Associate, Pinsent Masons
Businesses considering harvesting information from employees’ personal mailboxes and folders on corporate systems, for the purposes of their use or disclosure in litigation, must consider carefully, with the benefit of specialist legal advice and based on the particular circumstances of the case, the extent of their rights to do so
The data had been provided to Jinxin in September 2018 after MPS passed board resolutions approving this. Jinxin used keyword searches to identify and “quarantine” documents in which the tort defendants might claim privilege, but sought a declaration that none of the tort defendants could claim privilege in relation to documents on MPS’s systems, so that Jinxin could proceed to review all relevant documents.
Jinxin argued that the group directors had no reasonable expectation of privacy as against MPS in the data and documents stored on servers controlled by MPS. Because the reasonable expectation of privacy was, they argued, the touchstone of confidentiality, the data and documents in question were not confidential as against the MPS – nor, therefore, as against Jinxin – and could not be privileged.
Handing down his judgment on 1 November Simon Salzedo KC, sitting as a deputy judge of the High Court, refused Jinxin’s application.
Litigation expert Emilie Jones of Pinsent Masons said the ruling contains a number of important lessons on privilege and disclosure, particularly in the context of complex commercial litigation but also for businesses’ general information governance.
“The judgment provides a reminder that confidentiality is an essential ingredient of legal professional privilege, the loss of which causes privilege to be lost too – so that businesses and individuals must be very careful to protect the confidentiality of their sensitive information in order to avoid any privilege attaching to it being lost,” said Jones.

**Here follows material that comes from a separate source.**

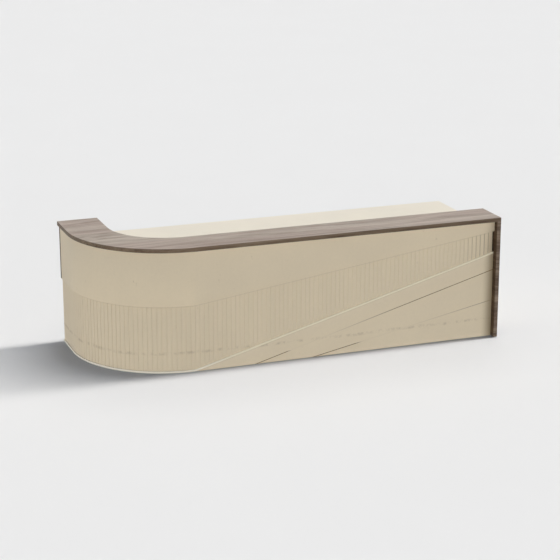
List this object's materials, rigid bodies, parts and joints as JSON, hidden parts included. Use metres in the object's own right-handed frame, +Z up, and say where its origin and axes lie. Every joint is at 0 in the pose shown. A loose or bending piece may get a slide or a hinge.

“That said, the decision reiterates that whether material is confidential or not is not a binary issue: material may, for example, be confidential as against certain people but not others. As a result, it is possible to share privileged material with a third party on a confidential basis without that material losing its quality of confidentiality, and therefore of privilege, against the rest of the world. Any such sharing of privileged material must, however, always be approached with great caution and appropriate safeguards put in place. As this case illustrates, whether information is and remains confidential is fact-sensitive,” she added.

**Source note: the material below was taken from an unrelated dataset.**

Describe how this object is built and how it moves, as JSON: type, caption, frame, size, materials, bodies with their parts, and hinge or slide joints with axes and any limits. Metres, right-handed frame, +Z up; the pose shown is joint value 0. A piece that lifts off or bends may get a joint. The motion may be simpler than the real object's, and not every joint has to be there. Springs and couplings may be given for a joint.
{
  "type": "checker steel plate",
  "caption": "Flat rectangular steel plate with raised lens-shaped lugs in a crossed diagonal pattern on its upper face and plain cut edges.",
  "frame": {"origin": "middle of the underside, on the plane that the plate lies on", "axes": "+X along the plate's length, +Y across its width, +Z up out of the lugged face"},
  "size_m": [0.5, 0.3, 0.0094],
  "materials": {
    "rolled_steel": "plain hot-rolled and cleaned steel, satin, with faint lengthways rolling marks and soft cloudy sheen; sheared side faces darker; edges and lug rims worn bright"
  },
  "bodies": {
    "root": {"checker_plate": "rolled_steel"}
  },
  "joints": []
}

The case also deals with the common question of businesses’ rights, in the context of litigation, to access information which directors or employees have created or stored using corporate IT systems. This issue often arises in relation to employees’ personal and potentially privileged communications, said Caroline Hearn of Pinsent Masons.
“In seeking to establish that communications by the group directors using MPS systems were not confidential as against the company, Jinxin relied on MPS’s staff handbooks. In essence, as interpreted by the judge, these permitted staff to use company systems for private communications, but subject to a right for the business to monitor and access material ‘where necessary’, including to detect misconduct or for other legitimate business purposes. Jinxin argued that, as a result, employees’ personal communications on MPS’s servers were not confidential as between the staff in question and the company,” she said.
However, the judge pointed out that confidentiality is not a binary concept. He explained that even if staff were aware that MPS could access their data on its servers if required for monitoring or other business purposes, they would not reasonably have understood that MPS was entitled to search for individual staff members’ private information “with a view to using that information for any purpose whatsoever, including collateral gain”.
The judge continued to say that, in the circumstances of this case, “the reasonable person would assume that the company’s right to monitor and access data on its servers would not extend to locating and exploiting otherwise privileged material for the benefit of a person with an adverse interest to the owner of that privilege, even if that person was a majority shareholder of the company.” Therefore, it could not confidently be said that MPS must reasonably have understood that it was entitled to pass such information on to Jinxin.
“This is a complex and fact-sensitive area,” said Hearn. “Businesses considering harvesting information from employees’ personal mailboxes and folders on corporate systems, for the purposes of their use or disclosure in litigation, must consider carefully, with the benefit of specialist legal advice and based on the particular circumstances of the case, the extent of their rights to do so; as well as what practical steps or solutions are necessary to respect any privilege or data privacy rights employees may have in respect of any documents.”